Loudoun County Confederate cavalryman Luther W. Hopkins (1843-1920) wrote a memoir of his service in the Civil War, From Bull Run to Appomattox. The entire memoir can be read here. An excerpt shows how Goose Creek Meeting Quakers’ personal items, in this case those of the Samuel M. Janney family, were freely taken by Confederate army neighbors:
“As the army crossed the Potomac (four miles east of Leesburg) Gen. Lee had to make some provision for the stragglers. It would not do to let them follow the army into the enemy’s country, because they would all be captured. He concluded to abandon his bodyguard and leave it at the river, with instructions to turn the stragglers and tell them to move toward Winchester, beyond the Shenandoah. This was the point, no doubt, that Gen. Lee had fixed as the place to which he would bring his army when his Maryland campaign was over.
“It was with much regret that we had to give up our post of honor as guard to the head of the army to take charge of sore-footed stragglers. But a soldier’s duty is to obey orders.
“The army crossed the river into Maryland, and we were kept busy for a week sending the stragglers toward Winchester.
“Some bore wounds received in the battles mentioned, and their bandages in many cases still showed the dried blood as evidence that they had not always been stragglers. Some were sick, and some too lame to walk, and it became necessary for us to go out among the farmers and procure wagons to haul the disabled. In doing so, it was my duty to call on an old Quaker family by the name of Janney, near Goose Creek meeting-house, Loudoun county, and get his four-horse wagon and order it to Leesburg. This I did in good soldier style, not appreciating the old adage that “Chickens come home to roost.”
“After seeing the wagon on the road, accompanied by friend [Samuel M.] Janney, who rode on horseback (the wagon being driven by his hired man), I went to other farms, doing the same thing. And thus the lame, sick and sore-footed and the rag-and-tag were pushed on, shoved on and hauled on toward Winchester.
“Some years after this I had occasion to visit the same spot, in company with a young lady.
“It was the Friends’ quarterly meeting time at Goose Creek. We attended the services, and, of course, were invited out to dinner. It fell to our lot to dine at the home of friend Janney, from whom I had taken the wagon. I did not recognize the house or the family until I was painfully reminded of it in the following manner:
“We were seated at a long table in the dining-room (I think there were at least twenty at the table), and several young ladies were acting as waitresses. I was quite bashful in those days, but was getting along very nicely, until one of the young waitresses, perhaps with no intention of embarrassing me, focusing her mild blue eyes upon mine, said, “I think I recognize thee as one of the soldiers who took our wagon and team for the use of Lee’s army, en route for Maryland.” I did not look up, but felt that twice twenty eyes were centered on me. I cannot recall what I said, but I am sure I pleaded guilty; besides, I felt that all the blood in my body had gone to my face, and that every drop was crying out, “Yes, he’s the very fellow.” It spoiled my dinner, but they all seemed to think it was a good joke on me.

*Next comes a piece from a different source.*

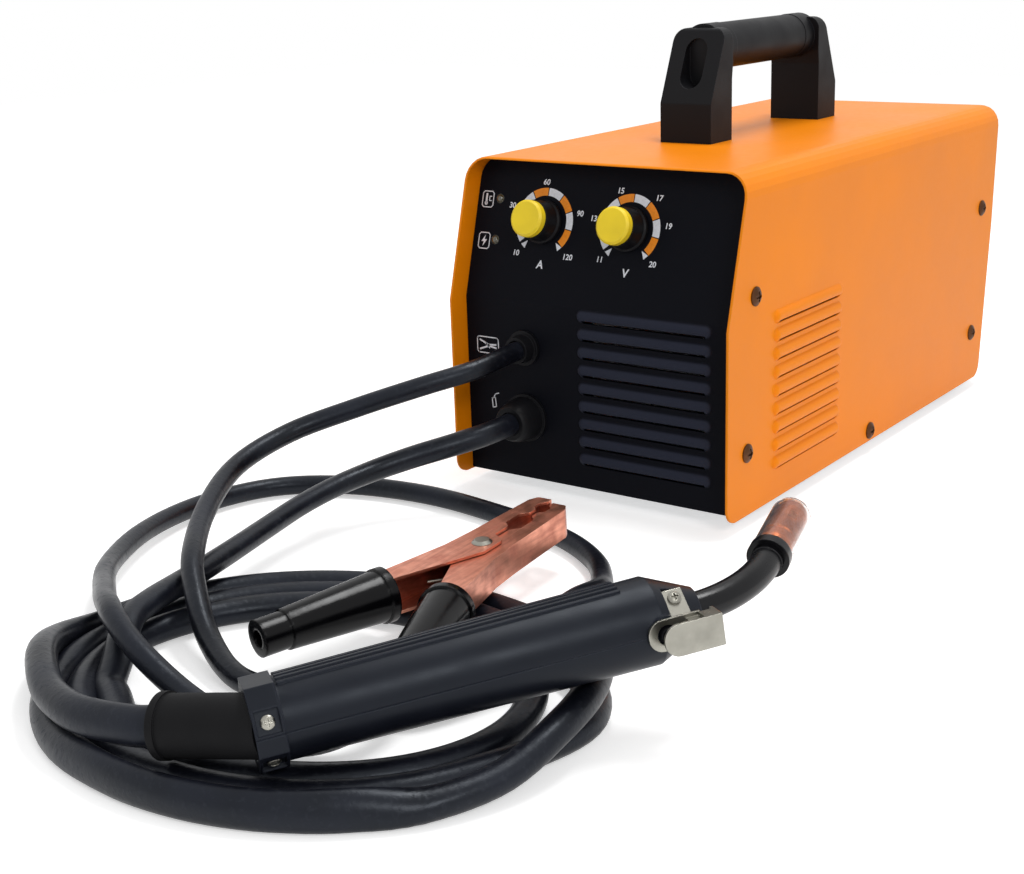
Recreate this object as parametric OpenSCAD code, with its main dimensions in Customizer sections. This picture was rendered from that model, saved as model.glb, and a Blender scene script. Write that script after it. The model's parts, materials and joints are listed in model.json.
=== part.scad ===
// Small wire-feed welding machine with its torch and earth clamp.
// Millimetres: X to the right, Y to the rear, Z up. The floor is z = 0 and the
// origin lies under the middle of the case.

/* [Case] */
// Width of the case over its cover
body_w = 175; // [168:1:190]
// Length of the cover along its top
body_len = 367; // [355:1:400]
// Height of the cover
body_h = 179; // [172:1:190]
// Height of the rubber feet under the cover's edge
foot_h = 7; // [5:0.5:12]
// Thickness of the sheet steel
sheet = 1.2; // [0.8:0.1:1.6]
// Height of the kink in the front and rear edges
kink_h = 102; // [98:1:108]
// How far the front edge leans back above the kink
front_lean = 21.5; // [14:0.5:26]
// How far the bottom of the rear edge is set in
rear_lean = 15; // [8:0.5:20]
// How far the rear kink is set in
rear_kink = 4; // [2:0.5:6]
// Radius of the cover's bends along the top
edge_r = 13; // [8:0.5:18]
// Radius of the cover's cut corners
corner_r = 9; // [4:0.5:12]
// Gap between parts that are slid together
fit_gap = 0.3; // [0.2:0.05:0.5]
// How far the front panel sits behind the cover's edge
panel_inset = 13.2; // [8:0.2:18]
// Thickness of the front and rear panels
panel_t = 2; // [1.5:0.1:3]
// Depth of the flanges round the panels
flange_d = 18; // [16:0.5:22]

/* [Louvres] */
// Number of louvres in each field
louvre_count = 9; // [6:1:9]
// Distance from louvre to louvre
louvre_pitch = 10; // [9:0.1:10.5]
// Height of one louvre
louvre_w = 7.6; // [6:0.1:8.4]
// How far a louvre stands out
louvre_out = 2.2; // [1.5:0.1:3]
// Height of the slit under each louvre
louvre_slit = 1.8; // [1:0.1:2.4]
// Length of the side louvres
side_louvre_len = 81; // [60:1:90]
// Length of the front louvres
front_louvre_len = 83; // [60:1:86]

/* [Handle] */
// How far the handle sits off the middle, to the left
handle_off = 2; // [0:0.5:4]
// Length of the handle over both legs
handle_len = 160; // [150:1:190]
// Width of a handle leg
leg_w = 32.6; // [30:0.2:40]
// Thickness of a handle leg along the machine
leg_d = 24.3; // [22:0.1:28]
// Height of a leg's upright foot
leg_foot_h = 22; // [16:0.5:26]
// How far a leg's outer face leans in
leg_lean = 17.5; // [12:0.5:19]
// Height of the grip's axis over the cover
grip_h = 51.4; // [46:0.2:60]
// Outer diameter of the grip
grip_d = 26; // [24:0.5:29]
// Bore of the grip
grip_bore = 16; // [12:0.5:20]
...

“Quakers were not, as a rule, in sympathy with the secession movement, which greatly intensified the discomfort of my position. My young friend, however, although a member of that society, never deserted me, and sometime afterward became more to me than a friend; she has been faithful ever since, and is now sitting by me as I write these lines.”
During the war, Loudoun County Quakers had regularly suffered from John Mosby’s 43rd Virginia Battalion swooping down on their fields and barns to take supplies needed for the Confederate army. Luther Hopkins rode with Mosby’s Battalion when he was not with his regular 6th Virginia cavalry regiment. The 43rd Battalion’s reputation for “tithing” from the Quaker farms gave Luther an added reason to be shy about his military background when courting a Quaker daughter. Luther’s older sister, Catherine Hopkins Broun, wrote a Civil war diary. She lived in Middleburg, 13 miles from Lincoln, and wrote about her family’s – including Luther’s – war experiences.
In 1878, at the Quaker meeting, Stony Run, in Baltimore, Luther W. Hopkins married Sarah Catherine Brown. Though Luther had himself been raised near Middleburg as a Methodist, the young couple settled in Baltimore and raised their family in the Quaker faith. Love and marriage brought him back to the faith of his Quaker grandparents.
It was not uncommon for families to drift in or out Quakerism. The Society of Friends held to a strict discipline and it wasn’t for everybody. Asa Moore Janney wrote “A Short History of the Society of Friends in Loudoun County which included the following delightful anecdote:
“Fairfax and Goose Creek records are a mine of genealogical data. Henry B. Taylor in response to the request from a lady out west once sent her what the minutes had to say about her Quaker ancestors. Several had been “kicked out of meeting or been delt with” for drunkness, fighting and adultery.
She received his letter and some time later wrote again to Henry, “that she was glad to state that her family had done better since they had joined the Methodists.”